■ **Given request**: Write out each line exactly as it stands, please.

■ **Collected material**:
▬▬▬▬▬▬▬▬▬▬
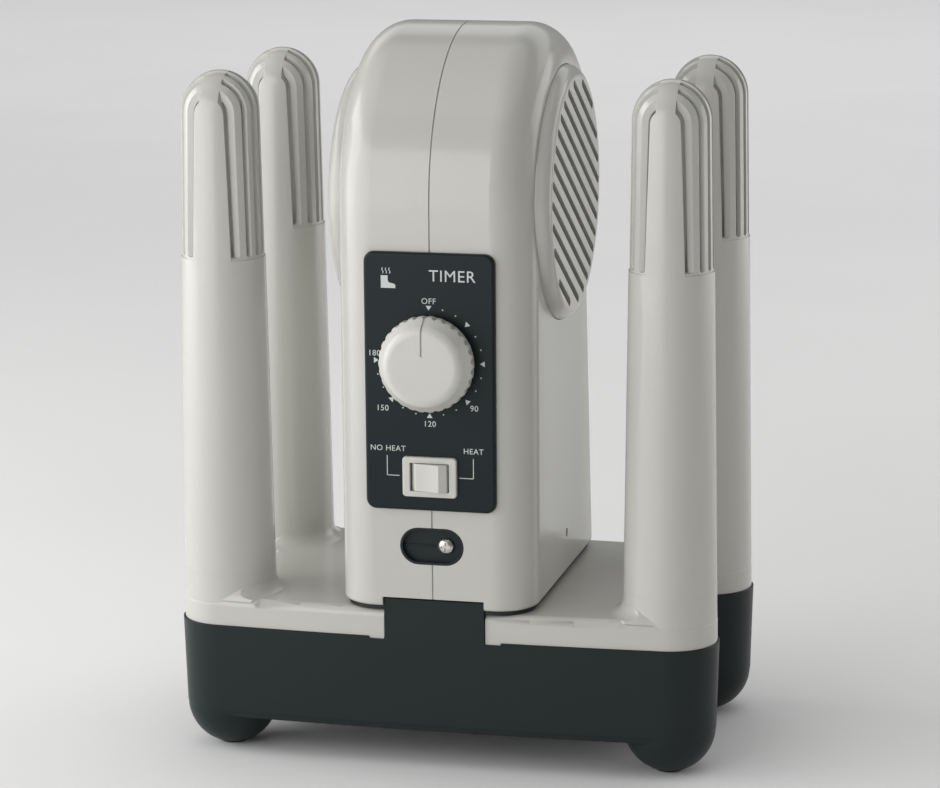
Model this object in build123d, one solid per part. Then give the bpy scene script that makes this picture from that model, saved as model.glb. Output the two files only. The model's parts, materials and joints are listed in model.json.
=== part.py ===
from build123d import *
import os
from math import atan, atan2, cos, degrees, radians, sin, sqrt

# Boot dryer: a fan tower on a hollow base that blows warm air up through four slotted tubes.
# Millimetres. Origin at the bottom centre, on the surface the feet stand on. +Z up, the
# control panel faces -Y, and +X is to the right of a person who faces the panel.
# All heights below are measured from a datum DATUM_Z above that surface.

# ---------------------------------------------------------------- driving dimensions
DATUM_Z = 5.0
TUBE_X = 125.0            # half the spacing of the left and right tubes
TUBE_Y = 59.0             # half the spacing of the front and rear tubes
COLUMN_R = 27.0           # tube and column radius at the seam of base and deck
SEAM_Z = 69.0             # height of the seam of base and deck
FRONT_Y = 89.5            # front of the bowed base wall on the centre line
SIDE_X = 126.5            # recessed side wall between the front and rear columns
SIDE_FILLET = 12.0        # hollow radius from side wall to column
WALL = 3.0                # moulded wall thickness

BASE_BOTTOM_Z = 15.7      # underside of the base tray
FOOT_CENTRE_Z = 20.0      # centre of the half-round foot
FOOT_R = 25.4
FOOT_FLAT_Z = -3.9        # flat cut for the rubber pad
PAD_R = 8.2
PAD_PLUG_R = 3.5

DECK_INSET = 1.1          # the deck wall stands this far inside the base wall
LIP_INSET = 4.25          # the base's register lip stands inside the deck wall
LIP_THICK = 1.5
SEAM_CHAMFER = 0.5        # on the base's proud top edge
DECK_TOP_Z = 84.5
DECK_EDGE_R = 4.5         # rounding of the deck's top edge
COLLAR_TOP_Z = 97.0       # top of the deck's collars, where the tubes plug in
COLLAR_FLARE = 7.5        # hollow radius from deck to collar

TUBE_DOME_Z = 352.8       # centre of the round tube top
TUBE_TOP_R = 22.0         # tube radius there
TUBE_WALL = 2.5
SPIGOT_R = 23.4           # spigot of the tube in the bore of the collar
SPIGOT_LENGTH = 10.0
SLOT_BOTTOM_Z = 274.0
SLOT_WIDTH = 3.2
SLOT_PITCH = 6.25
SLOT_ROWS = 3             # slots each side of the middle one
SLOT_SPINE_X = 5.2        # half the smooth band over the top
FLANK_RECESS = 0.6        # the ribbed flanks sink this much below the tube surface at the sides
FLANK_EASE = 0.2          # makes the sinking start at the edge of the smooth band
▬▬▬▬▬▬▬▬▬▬
■ **Exercise result**:
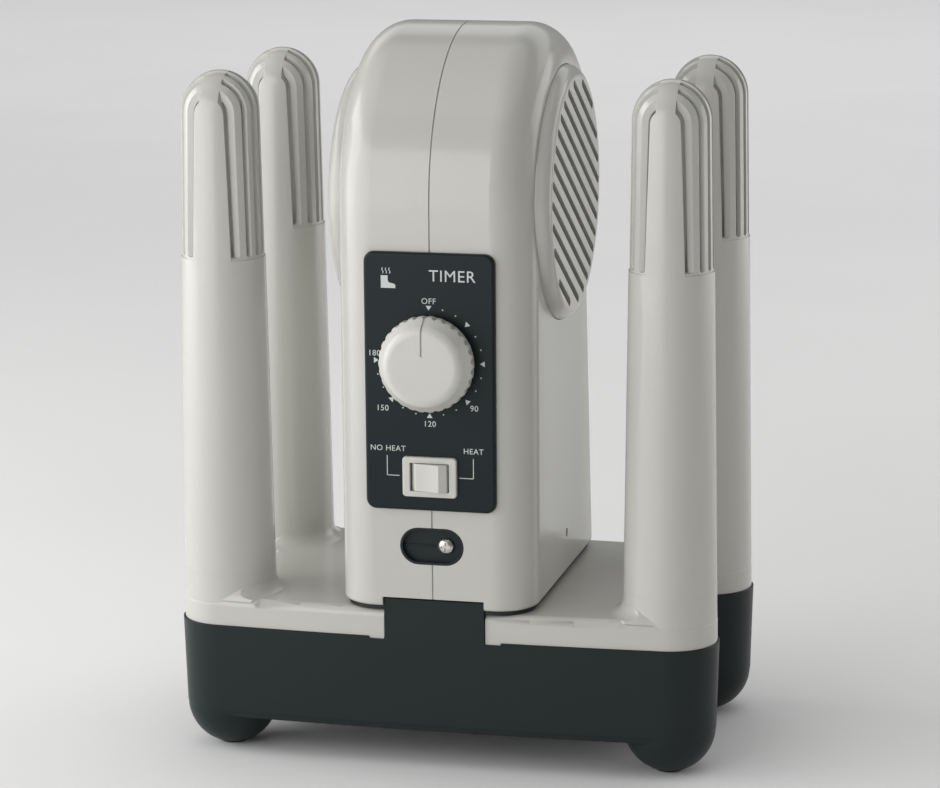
Model this object in build123d, one solid per part. Then give the bpy scene script that makes this picture from that model, saved as model.glb. Output the two files only. The model's parts, materials and joints are listed in model.json.
=== part.py ===
from build123d import *
import os
from math import atan, atan2, cos, degrees, radians, sin, sqrt

# Boot dryer: a fan tower on a hollow base that blows warm air up through four slotted tubes.
# Millimetres. Origin at the bottom centre, on the surface the feet stand on. +Z up, the
# control panel faces -Y, and +X is to the right of a person who faces the panel.
# All heights below are measured from a datum DATUM_Z above that surface.

# ---------------------------------------------------------------- driving dimensions
DATUM_Z = 5.0
TUBE_X = 125.0            # half the spacing of the left and right tubes
TUBE_Y = 59.0             # half the spacing of the front and rear tubes
COLUMN_R = 27.0           # tube and column radius at the seam of base and deck
SEAM_Z = 69.0             # height of the seam of base and deck
FRONT_Y = 89.5            # front of the bowed base wall on the centre line
SIDE_X = 126.5            # recessed side wall between the front and rear columns
SIDE_FILLET = 12.0        # hollow radius from side wall to column
WALL = 3.0                # moulded wall thickness

BASE_BOTTOM_Z = 15.7      # underside of the base tray
FOOT_CENTRE_Z = 20.0      # centre of the half-round foot
FOOT_R = 25.4
FOOT_FLAT_Z = -3.9        # flat cut for the rubber pad
PAD_R = 8.2
PAD_PLUG_R = 3.5

DECK_INSET = 1.1          # the deck wall stands this far inside the base wall
LIP_INSET = 4.25          # the base's register lip stands inside the deck wall
LIP_THICK = 1.5
SEAM_CHAMFER = 0.5        # on the base's proud top edge
DECK_TOP_Z = 84.5
DECK_EDGE_R = 4.5         # rounding of the deck's top edge
COLLAR_TOP_Z = 97.0       # top of the deck's collars, where the tubes plug in
COLLAR_FLARE = 7.5        # hollow radius from deck to collar

TUBE_DOME_Z = 352.8       # centre of the round tube top
TUBE_TOP_R = 22.0         # tube radius there
TUBE_WALL = 2.5
SPIGOT_R = 23.4           # spigot of the tube in the bore of the collar
SPIGOT_LENGTH = 10.0
SLOT_BOTTOM_Z = 274.0
SLOT_WIDTH = 3.2
SLOT_PITCH = 6.25
SLOT_ROWS = 3             # slots each side of the middle one
SLOT_SPINE_X = 5.2        # half the smooth band over the top
FLANK_RECESS = 0.6        # the ribbed flanks sink this much below the tube surface at the sides
FLANK_EASE = 0.2          # makes the sinking start at the edge of the smooth band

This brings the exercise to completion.